His numbers rose the rest of the 1997 season, reaching career-high averages of 11.5 points, 4.1 rebounds, 2.4 assists, and 1.2 steals. He won two awards: The PBA Most Improved Player and a Mythical Second Team selection.

When a new professional league, Metropolitan Basketball Association, was formed in 1998, he bolted, along with other ex-PBA players, to be part of the Pasig Blue Pirates, where he played for two seasons.

When the team disbanded, he would return to the PBA in 2000 season, where he played several seasons with Mobiline/Talk 'N Text until 2005 and finish with a total of five PBA championships to his name before eventually retiring.

==Coaching career==

Ravena served as one of the assistant coaches for the TNT KaTropa for 10 years.

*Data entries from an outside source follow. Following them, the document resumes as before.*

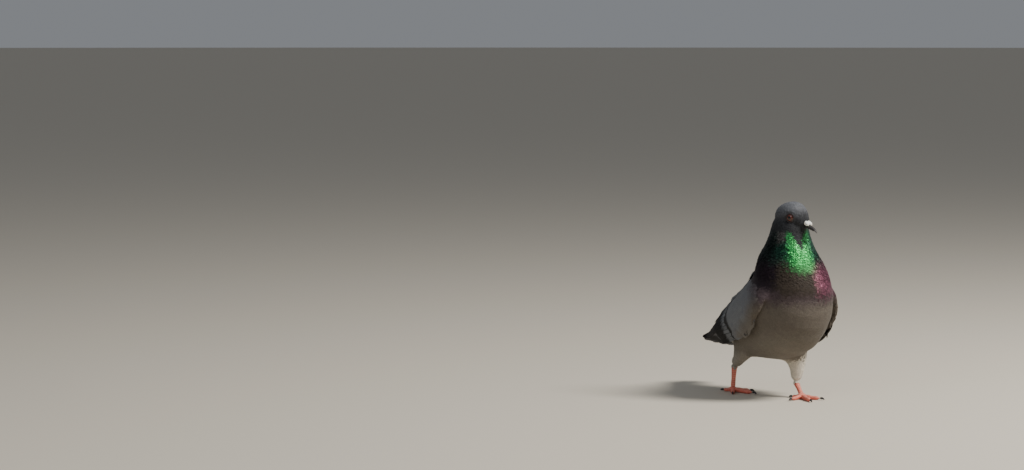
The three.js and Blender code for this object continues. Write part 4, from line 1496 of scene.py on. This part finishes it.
plumes = {name: plumage(name) for name in plumageKinds}
print("plumage looks", len(plumes))
skinPiece(bodySkin("down and skin"))
bodyCoats({"headCoat": plumes["head feathers"], "neckCoat": plumes["neck feathers"],
           "breastCoat": plumes["body feathers"]})
backFeathers(plumes["wing feathers"])
tailFeathers(plumes["flight feathers"])
footLooks = scaledSkin("scaled foot skin")
billHorn = hornLooks("bill horn", "#151314", "#3b3635", 3, 0.5)
clawHorn = hornLooks("claw horn", "#151314", "#3a3433", 5, 0.5)
cereSkin = chalkyCere("chalky cere skin")
lidSkin = hornLooks("bare lid skin", "#1c1615", "#332b2a", 8, 0.7)
wetEye = eyeLooks("wet eye")
for side in ("left", "right"):
    wingFeathers(side, plumes)
    thighFeathers(side, plumes["body feathers"])
    footSkin(side, footLooks)
    claws = [f"{toe}_claw_{side}" for toe in toeNames]
    smoothCopy(f"claws_{side}", claws, 2, clawHorn)
    eyeBall(side, wetEye)
    eyeLid(side, lidSkin)
    print("eye", side)
smoothCopy("billUpper", ["bill_upper"], 4, billHorn)
smoothCopy("billLower", ["bill_lower"], 4, billHorn)
smoothCopy("cereSkin", ["cere"], 5, cereSkin)

view = {"lens": 102.48, "sensor": 36, "place": [-1860.1, 2654.6, 408], "down": 4.05, "turn": -30}
camera = bpy.data.objects.new("camera", bpy.data.cameras.new("camera"))
camera.data.lens, camera.data.sensor_width = view["lens"], view["sensor"]
camera.location = placed(view["place"])[0] * mm
camera.rotation_euler = (radians(90 - view["down"]), 0, radians(view["turn"]))
bpy.context.scene.collection.objects.link(camera)
bpy.context.scene.camera = camera


def floorPiece():
    mesh = bpy.data.meshes.new("floor")
    work = bmesh.new()
    bmesh.ops.create_circle(work, cap_ends=True, segments=96, radius=60)
    work.to_mesh(mesh)
    work.free()
    # matt emulsion, pale and plain
    looks = blankLooks("floor paint")[0]
    mesh.materials.append(surfaced(looks, {"Base Color": "#c9c1b2", "Roughness": 0.8}))
    floor = bpy.data.objects.new("floor", mesh)
    bpy.context.scene.collection.objects.link(floor)
    return floor


def lamp(name, azimuth, elevation, distance, size, power, colour):
    data = bpy.data.lights.new(name, "AREA")
    data.shape, data.size, data.energy, data.color = "DISK", size, power, colour
    obj = bpy.data.objects.new(name, data)
    a, e = radians(azimuth), radians(elevation)
    way = Vector((sin(a) * cos(e), -cos(a) * cos(e), sin(e)))
    obj.location = way * distance + Vector((0, 0, 0.1))
    obj.rotation_euler = way.to_track_quat("Z", "Y").to_euler()
    bpy.context.scene.collection.objects.link(obj)
    return obj


stageThings = [
    floorPiece(),
    lamp("key", 35, 48, 2.4, 0.9, 90, (1, 0.97, 0.92)),
    lamp("fill", -60, 30, 2.6, 1.8, 12, (0.92, 0.96, 1)),
]
print("stage", len(stageThings), "things")
world = bpy.data.worlds.new("studio")
bpy.context.scene.world = world
world.use_nodes = True
world.node_tree.nodes.clear()
background = add(world.node_tree, "Background", {"Color": (0.8, 0.84, 0.9, 1), "Strength": 0.27})
add(world.node_tree, "OutputWorld", [background])
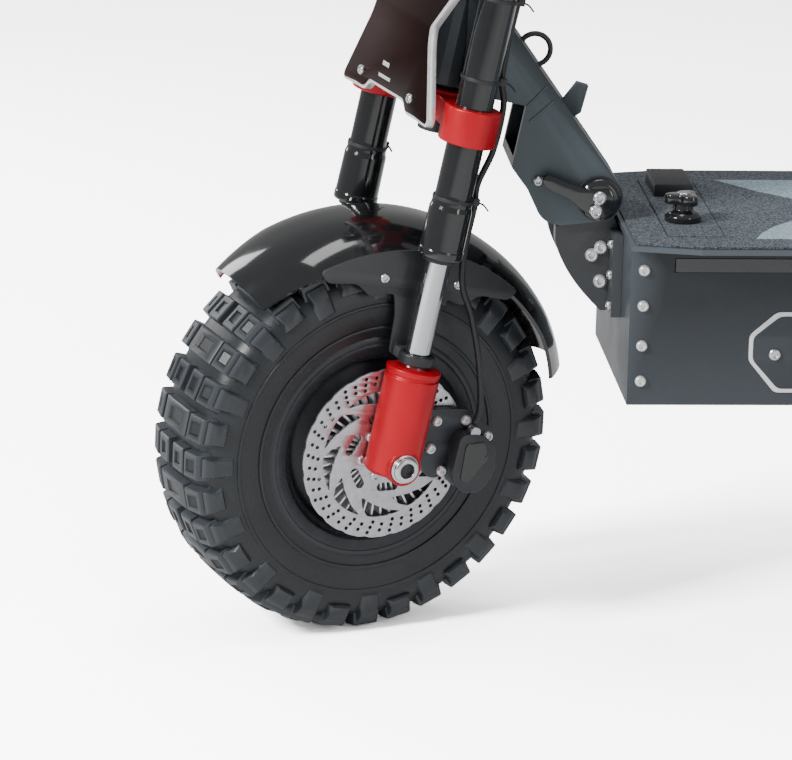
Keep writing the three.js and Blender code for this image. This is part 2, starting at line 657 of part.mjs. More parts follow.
// ------------------------------------------------------ sliding part of fork
function forkLower(side) {
  const y = side * LEG_Y;
  const barrel = rodZ(0, y, LOWER_R, LOWER_BOTTOM, LOWER_TOP, 28);
  const inside = block(-40, 40, ...between(side * 20, side * LEG_FLAT_Y), -60, 200);
  const bore = rodZ(0, y, STANCHION_R + GAP + 0.2, 56, 200);
  const nutPocket = rodY(0, 0, 14.5, ...between(side * 92, side * 130));
  const opening = block(-8, 8, ...between(side * 92, side * 130), -40, 0);
  return build([barrel], [inside, bore, nutPocket, opening, rodY(0, 0, AXLE_R + GAP, -200, 200)]);
}

function addForkLowers() {
  for (const [label, side] of SIDES) {
    add(frontWheel, `stanchion_${label}`, CHROME, rodZ(0, side * LEG_Y, STANCHION_R, 56.3, 390));
    add(frontWheel, `fork_lower_${label}`, RED_ANODISED, forkLower(side));
  }
  const nuts = SIDES.map(([, side]) => rodY(0, 0, 12.4, ...between(side * 92.4, side * 99.8), 6));
  add(frontWheel, 'front_axle', STEEL, build([rodY(0, 0, AXLE_R, -98, 98), ...nuts]));
  const bracket = outline([
    [-27, 44], [-70, 47], [-102, 30], [-96, 14], [-62, 8], [-60, -16], [-45, -16], [-27, 4],
  ]);
  add(frontWheel, 'front_caliper', SATIN_BLACK, caliper(bracket));
  addFrontFender();
}

function addFrontFender() {
  const stay = outline([
    [-44, 150], [-44, 176], [0, 190], [44, 178], [44, 148], [20, 138], [16, 90], [-16, 90], [-20, 138],
  ]);
  const joined = SIDES.flatMap(([, side]) => [
    slab(stay, ...between(side * 60.2, side * 64.2)),
    rodZ(0, side * LEG_Y, 16.5, 90, 101),
    block(-14, 14, ...between(side * 61, side * 78), 90, 101),
  ]);
  const cuts = SIDES.map(([, side]) => rodZ(0, side * LEG_Y, STANCHION_R + GAP + 0.2, 60, 200));
  add(frontWheel, 'front_fender', GLOSS_BLACK, mudguard(40, 155, joined, cuts));
}

// ------------------------------------------------------------ rear suspension
function swingarmBracket() {
  const x0 = BOX_REAR - GAP;
  const cheek = outline([
    [x0, 240], [x0 - 30, 240], [x0 - 50, 256], [x0 - 50, 276], [x0 - 24, 300], [x0 - 24, 345],
    [x0 - 46, 357], [x0 - 46, 374], [x0 - 30, 377], [x0, 377],
  ]);
  const joined = [block(x0 - 6, x0, -97, 97, 240, 377), rodY(...ARM_PIVOT, 8, -97, 97)];
  for (const [, side] of SIDES) {
    joined.push(slab(cheek, ...between(side * 89, side * 95)));
    joined.push(rodY(...SHOCK_TOP, 6, ...between(side * 94, side * (SHOCK_Y + 10))));
  }
  return build(joined);
}

function swingarm() {
  const axle = [REAR_X, REAR_AXLE_Z];
  const joined = [rodY(...ARM_PIVOT, 17, -(ARM_INNER + ARM_T), ARM_INNER + ARM_T)];
  for (const [, side] of SIDES) {
    joined.push(slab(link(ARM_PIVOT, 17, axle, 22), ...between(side * ARM_INNER, side * (ARM_INNER + ARM_T))));
    joined.push(rodY(...SHOCK_FOOT, 15, ...between(side * ARM_INNER, side * (ARM_INNER + ARM_T))));
    joined.push(rodY(...SHOCK_FOOT, 6, ...between(side * 84, side * (SHOCK_Y + 10))));
  }
  return build(joined, [rodY(...ARM_PIVOT, 8.5, -120, 120), rodY(...axle, AXLE_R + GAP, -120, 120)]);
}

// One coil-over shock, drawn down the line between its two eyes.
function addShock(label, side) {
  const [dx, dz] = [SHOCK_FOOT[0] - SHOCK_TOP[0], SHOCK_FOOT[1] - SHOCK_TOP[1]];
  const length = Math.hypot(dx, dz);
  const group = new THREE.Group();
  group.position.set(SHOCK_TOP[0], side * SHOCK_Y, SHOCK_TOP[1]);
  group.rotation.y = Math.atan2(-dx, -dz);
  scooter.add(group);
  const eye = (z) => rodY(0, z, 12, -6.5, 6.5);
  const hole = (z) => rodY(0, z, 6.6, -20, 20);
  const body = [eye(0), rodZ(0, 0, 15, -130, -9, 16), rodZ(0, 0, 24, -26, -20, 16)];
  const bore = rodZ(0, 0, 6.6, -140, -40, 16);
  add(group, `shock_body_${label}`, ALUMINIUM, build(body, [hole(0), bore]));
  const rod = [eye(-length), rodZ(0, 0, 6, -length + 9, -62, 16), rodZ(0, 0, 24, -length + 14, -length + 20, 16)];
  add(group, `shock_rod_${label}`, STEEL, build(rod, [hole(-length)]));
  const [springTop, springFoot] = [-26.3, -length + 20.3];
  const spring = turned(closed([[17.5, springFoot], [23, springFoot], [23, springTop], [17.5, springTop]]), 16);
  add(group, `shock_spring_${label}`, RED_ANODISED, spring);
}

function addRearEnd() {
  add(scooter, 'swingarm_bracket', SATIN_BLACK, swingarmBracket());
  add(scooter, 'swingarm', SATIN_BLACK, swingarm());
  const nuts = SIDES.map(([, side]) => rodY(0, 0, 12.4, ...between(side * 85.4, side * 93), 6));
  add(rearWheel, 'rear_axle', STEEL, build([rodY(0, 0, AXLE_R, -92, 92), ...nuts]));
  const bracket = outline([[-24, 40], [-60, 42], [-96, 26], [-96, -18], [-50, -22], [-24, 0]]);
  const rearCaliper = caliper(bracket).rotateY(deg(58));
  const lug = block(-23, 2, 70.6, ARM_INNER - GAP, 4, 60);
  add(rearWheel, 'rear_caliper', SATIN_BLACK, build([rearCaliper, lug], [rodY(0, 0, AXLE_R + GAP, 60, 90)]));
  const stay = outline([[90, 30], [116, 34], [112, 70], [84, 170], [48, 188], [52, 170], [84, 90]]);
  const stays = SIDES.map(([, side]) => slab(stay, ...between(side * 60.2, side * 64.2)));
  const feet = SIDES.map(([, side]) => block(93, 114, ...between(side * 61, side * 71.7), 33, 51));
  add(rearWheel, 'rear_fender', GLOSS_BLACK, mudguard(35, 168, [...stays, ...feet]));
  for (const [label, side] of SIDES) addShock(label, side);
}

// --------------------------------------------------------------------- stand
function addKickstand() {
  const foot = [STAND_X - 26, STAND_FOOT_Y];
  const leg = smooth([
    [STAND_X, STAND_Y, STAND_Z], [STAND_X - 2, STAND_Y + 2, STAND_Z - 34], [STAND_X - 14, 150, 100],
    [...foot, 5],
  ]);
  const pad = rodZ(...foot, 17, 0, 8, 20);
  const eye = rodY(STAND_X, STAND_Z, 10, 97.4, 112.6);
  add(scooter, 'kickstand', SATIN_BLACK, build([eye, sweep(leg, 7, 8, 5), pad]));
}

addDeck();
addRearRest();
addNeck();
addSteering();
addWheel(frontWheel, 'front', AXLE_R + 0.5);
addForkLowers();
addWheel(rearWheel, 'rear', AXLE_R + 0.5);
addRearEnd();
addKickstand();

export default scooter;
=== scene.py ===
"""Looks of the off-road electric kick scooter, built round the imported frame.

Shapes are drawn in millimetres in a local frame and moved into place by a matrix:
DECK is the scooter's own frame, FORK has its origin at the front axle with Z up the
fork legs and Y along the axle, and REAR has its origin at the rear axle.
"""

import json
import math

import bmesh
import bpy
from mathutils import Matrix, Vector


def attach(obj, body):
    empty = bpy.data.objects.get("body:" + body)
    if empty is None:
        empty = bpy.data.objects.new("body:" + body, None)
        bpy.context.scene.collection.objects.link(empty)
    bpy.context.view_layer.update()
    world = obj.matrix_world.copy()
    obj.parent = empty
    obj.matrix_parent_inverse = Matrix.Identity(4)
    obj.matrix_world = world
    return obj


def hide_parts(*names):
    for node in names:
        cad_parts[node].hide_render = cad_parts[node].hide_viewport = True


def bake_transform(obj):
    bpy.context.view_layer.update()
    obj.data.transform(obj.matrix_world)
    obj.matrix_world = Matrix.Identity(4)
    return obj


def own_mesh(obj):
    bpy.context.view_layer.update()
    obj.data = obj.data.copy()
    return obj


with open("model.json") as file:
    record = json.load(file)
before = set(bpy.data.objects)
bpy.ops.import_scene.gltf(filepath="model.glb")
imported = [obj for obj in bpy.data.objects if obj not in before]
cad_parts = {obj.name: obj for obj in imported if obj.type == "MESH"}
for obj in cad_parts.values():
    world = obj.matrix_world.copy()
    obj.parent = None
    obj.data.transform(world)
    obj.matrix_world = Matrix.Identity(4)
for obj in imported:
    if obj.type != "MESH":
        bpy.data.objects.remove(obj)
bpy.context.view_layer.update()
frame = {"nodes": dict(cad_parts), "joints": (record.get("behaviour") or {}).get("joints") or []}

# ------------------------------------------------------------------ dimensions
MM = 0.001
TAU = 2 * math.pi
SIDES = (("left", 1), ("right", -1))

FRONT_X = 554
REAR_X = -546
BOX_FRONT = 319
BOX_REAR = -301
BOX_HALF = 121
MAT_TOP = 384.9
PIVOT = (FRONT_X - 213.7, 403.4)
LEG_Y = 85
CROWN_S = 310
UPPER_CROWN_S = 463
BAR_S = 1052
STEERING_OFFSET = 14
ROTOR_Y = 66
ARM_PIVOT = (BOX_REAR - 30, 262)
SHOCK_TOP = (BOX_REAR - 33, 365)
SHOCK_FOOT = (REAR_X + 70, 205)
SHOCK_Y = 121


def joint(name):
    return next(j for j in frame["joints"] if j["name"] == name)


def basis(origin, x, y, z):
    matrix = Matrix((x, y, z)).transposed().to_4x4()
    matrix.translation = origin
    return matrix @ Matrix.Scale(MM, 4)


wheel_joint = joint("front_wheel_spin")
up_leg = Vector(joint("fork_travel")["axis"]).normalized()
along_axle = Vector(wheel_joint["axis"]).normalized()
FORK = basis(Vector(wheel_joint["pos_m"]), along_axle.cross(up_leg), along_axle, up_leg)
DECK = Matrix.Scale(MM, 4)
REAR = basis(Vector(joint("rear_wheel_spin")["pos_m"]), *Matrix.Identity(3))


# ---------------------------------------------------------------------- camera
CAMERA_ANGLES = (4.483, 15.448, 1.325)
CAMERA_PLACE = (0.8289, 4.0314, 1.3413)
CAMERA_LENS = 211.8


def place_camera():
    """Yaw, downward tilt and roll in degrees, and a place in metres."""
    yaw, lift, roll = (math.radians(a) for a in CAMERA_ANGLES)
    right = Vector((-math.cos(yaw), math.sin(yaw), 0))
    ahead = Vector((-math.sin(yaw) * math.cos(lift), -math.cos(yaw) * math.cos(lift), -math.sin(lift)))
    up = right.cross(ahead)
    cos_roll, sin_roll = math.cos(roll), math.sin(roll)
    right, up = right * cos_roll + up * sin_roll, up * cos_roll - right * sin_roll
    data = bpy.data.cameras.new("camera")
    data.lens = CAMERA_LENS
    data.sensor_width = 36
    data.clip_end = 50
    camera = bpy.data.objects.new("camera", data)
    matrix = Matrix((right, up, -ahead)).transposed().to_4x4()
    matrix.translation = CAMERA_PLACE
    camera.matrix_world = matrix
    bpy.context.collection.objects.link(camera)
    bpy.context.scene.camera = camera


place_camera()


# ------------------------------------------------------------------- materials
COAT_ROUGHNESS = 0.06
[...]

On September 21, 2018, he was named the head coach of the Katropa replacing former head coach Nash Racela.

== Coaching record ==

=== PBA ===

| Season | Team | Conference |
| GP | W | L | PCT | Finish | PG | W | L | PCT | Results |
| 2017–18 | TNT | Governors' Cup | 5 | 2 | 3 | .071 | 9th | — | — | — | — | Missed playoffs |
| 2019 | TNT | Philippine Cup | 11 | 7 | 4 | .636 | 4th | 3 | 1 | 2 | .333 | Lost in the quarterfinals |
| Commissioner's Cup | 11 | 10 | 1 | .909 | 1st | 12 | 6 | 6 | .500 | Lost in the finals |
| Governors' Cup | 11 | 8 | 3 | .727 | 3rd | 6 | 3 | 3 | .500 | Lost in the semifinals |
| 2020 | TNT | Philippine Cup | 11 | 7 | 4 | .636 | 3rd | 11 | 5 | 6 | .455 | Lost in the finals |
| Career Total |  |  | 49 | 34 | 15 | .693 | Playoff Total | 32 | 15 | 17 | .468 | 0 championship |

==Personal life==

He is the father of three children: Japanese B.League player Kiefer Isaac and Ferdinand "Thirdy" III (who both played and graduated for the Ateneo Blue Eagles), and Danielle, a volleyball libero player who last played for the Akari Chargers in the Premier Volleyball League. His wife is the former UST Golden Tigress volleyball star and current volleyball analyst Mozzy Crisologo-Ravena.